I personaggi principali, rappresentanti rispettivamente la Natura (e le sue influenze sull’identità) e la Cultura, sono due fratelli: Osac l’uomo istintuale, la creatura mostruosa nascosta nelle segrete del castello, e Osmoc, il padrone di casa raffinato e colto, che diviene metafora dell’armonia del mondo ma anche della sua solitudine. Osmoc si presenta da subito come un simbolo dell’erudizione, padrone di una sterminata biblioteca, accoglie così gli ospiti: “Oh sì, la letteratura… Non si dovrebbe mai leggere Omero prima di andare in Grecia, sapete cosa intendo, folle chi pietra su pietra si costruisce la propria delusione, ed alleandosi alle forze del tempo e della cruda realtà vien spargendo nel nulla i suoi sogni leggeri: ma difendiamoci, per quanto sta in noi… Uno che ha passato tutta la vita fra i libri soleva dire che i libri possono fare alla vita una concorrenza sleale, molto sleale…“

Quali sono dunque gli spunti per la nostra riflessione?
Sicuramente il gioco tra Cosmo (Osmoc) e Caso (Osac), l’ambivalenza tra l’ordine e la sua assenza: un ordine che però, come il romanzo stesso suggerisce, non deve ridursi a catalogazione ed accumulo, perchè in questo modo impoverirebbe l’individuo.

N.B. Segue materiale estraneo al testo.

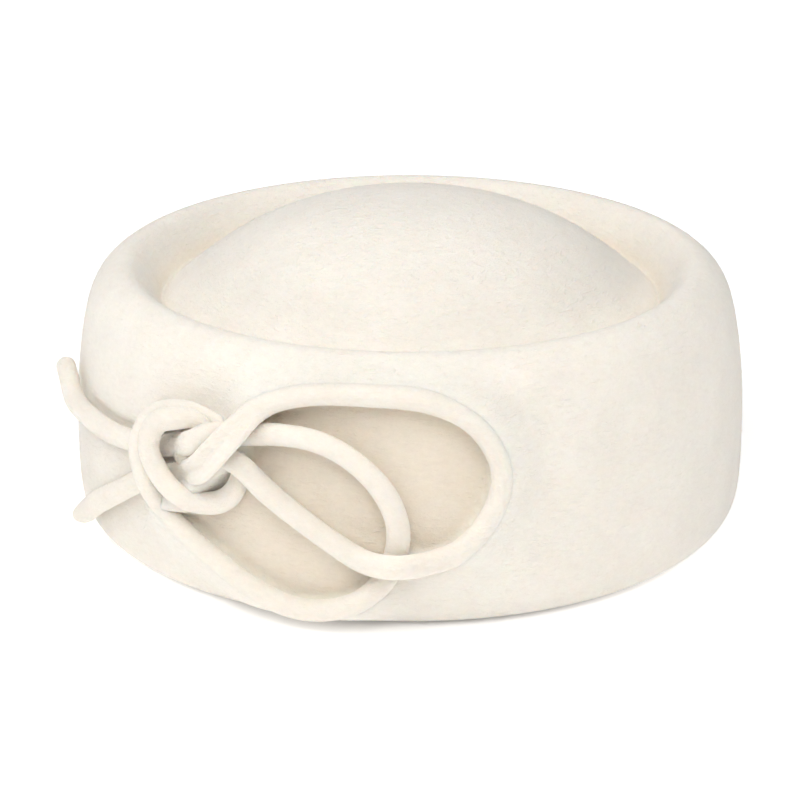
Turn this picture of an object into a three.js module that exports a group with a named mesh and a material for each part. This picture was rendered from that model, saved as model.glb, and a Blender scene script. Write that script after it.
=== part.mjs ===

L’altra riflessione va all’arricchimento culturale e al suo peso nel diventare individuo, nel riuscire a completare con pienezza quello che Jung definiva “processo di individuazione” ovvero il percorso per “diventare ciò che si è”. La natura di Osac è brutale, istintuale, semplice e questo lo rende un mostro, ma anche le eccessive mentalizzazioni di Osmoc, il suo non riuscire a trovare spazio per altro che per la cultura (persino il suo linguaggio riflette una mancanza totale di immediatezza), lo portano a non vivere una vita piena, a non godere dell’aspetto emozionale ed affettivo.

 

In questo senso il messaggio che possiamo trarre da “Di bestia in bestia” è il bisogno di integrare questi due aspetti all’interno dell’individuo, di riuscire a tenerli insieme anzichè separarli, proprio come nella psicologia analitica si propone l’integrazione dell’Ombra (delle parti riconosciute come spiacevoli) all’interno dell’individuo.